Finally we review other large-scale simulations from the literature to verify that the abstractions we consider make sense within those simulations and may be expected to yield useful results. We also discuss how the framework for abstractions may be used to run simplified simulations in cases where the full-scale simulation is infeasible, and how experiments such as the ones we describe may help indicate the most useful simplifications within a single partially abstracted simulation. This is an active area of investigation within our group.

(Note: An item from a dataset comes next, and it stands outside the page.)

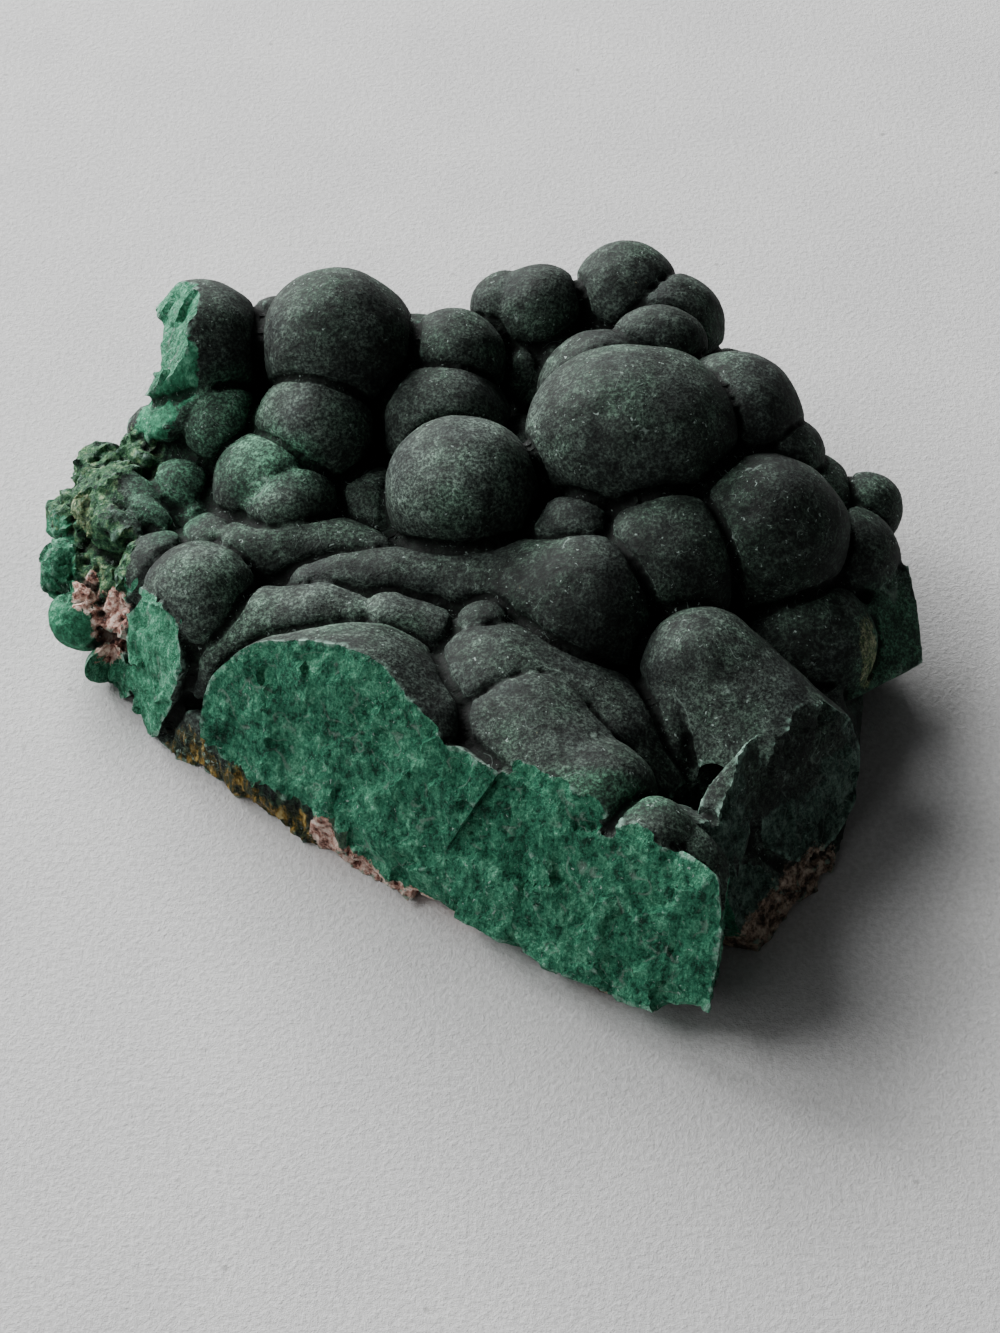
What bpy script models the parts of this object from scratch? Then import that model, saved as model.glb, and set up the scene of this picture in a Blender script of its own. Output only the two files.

The novel contributions of this paper include the first comparative, empirical exploration of a broad set of simplification criteria across multiple simulation domains. While previous work, described below, investigated one or more simplifications in a simulation domain, we compare an expanded set of techniques within the same framework and discuss the extent to which they are domain-independent or whether domain dependent modifications may be necessary to apply them. Another contribution is an initial framework to help experimenters to consider a broader set of possible simplifications that lays the groundwork for semi-automated tools to simplify simulations.

2 Related Work

Struss [15] distinguishes abstraction, simplification and approximation in the context of model-based reasoning. In this view, abstraction and approximation are both special cases of simplification, which is a general change to a model, perhaps altering relations between variables describing a problem, that reduces some modeling details. An abstraction is a kind of simplification that proposes a new model, e.g. by changing the set of variables or their domains. An approximation may replace a function in the model with a simpler version, some of whose values differ from the original. Our work broadly follows this categorization. De Kleer [6] and others address the question of finding the appropriate level of abstraction for a problem, defined as the simplest abstract version that is adequate to solve the problem. Here we explore the same issue, but empirically rather than analytically, since elements of a simulation may take the form of complex code for which such reasoning is intractable. In this paper, we use term simplification for all abstractions, simplifications and approximations.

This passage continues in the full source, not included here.